A corrected version of the story is below:
Venezuelan troops take control of protest plaza
Venezuelan security forces take control of Caracas plaza that has been center of protests
By ANDREA RODRIGUEZ and CHRISTOPHER SHERMAN
Clusters of National Guardsmen patrolled Plaza Altamira and the principal streets extending from it while dozens of green-vested workers swept up debris that protesters used to block streets in the middle- and upper-class neighborhoods of eastern Caracas.
Other troops patrolled surrounding neighborhoods on motorcycles, and officials were making the takeover public relations event. At least four Venezuelan government ministers were present giving interviews about the plaza’s “liberation.”
“We’re deployed since 3 a.m. in the entire municipality,” Interior Minister Miguel Rodriguez Torres said in an interview with state television from the plaza. “We’re re-establishing the right of thousands of citizens of Chacao who have been forced to stay inside their homes by violent actions.”

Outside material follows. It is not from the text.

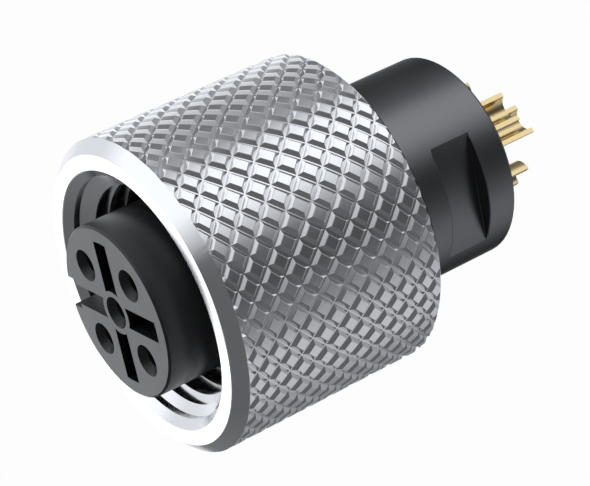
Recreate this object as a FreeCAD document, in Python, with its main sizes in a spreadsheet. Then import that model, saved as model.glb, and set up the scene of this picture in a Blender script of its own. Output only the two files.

Hours after the first tear gas canister usually flies in near daily protest clashes, the plaza was free of flying rocks and water cannons Monday evening. Protesters with signs blocked the streets only when traffic lights turned red under the watchful gaze of the National Guard.
Earlier in the day, some student leaders vowed they would continue until the government meets their demands, the first of which is releasing those arrested during protests.
Demonstrations have erupted in numerous parts of the country and the capital, though the graceful, sloping Plaza Altamira in the capital’s Chacao borough has become a focal point. Peaceful daily protests have devolved each afternoon into violent clashes with tear gas, rubber bullets, water cannons and Molotov cocktails.
Only a small segment of the demonstrators stick around for the skirmishes, but the damage wreaked by an even smaller subgroup has been highly publicized on state television.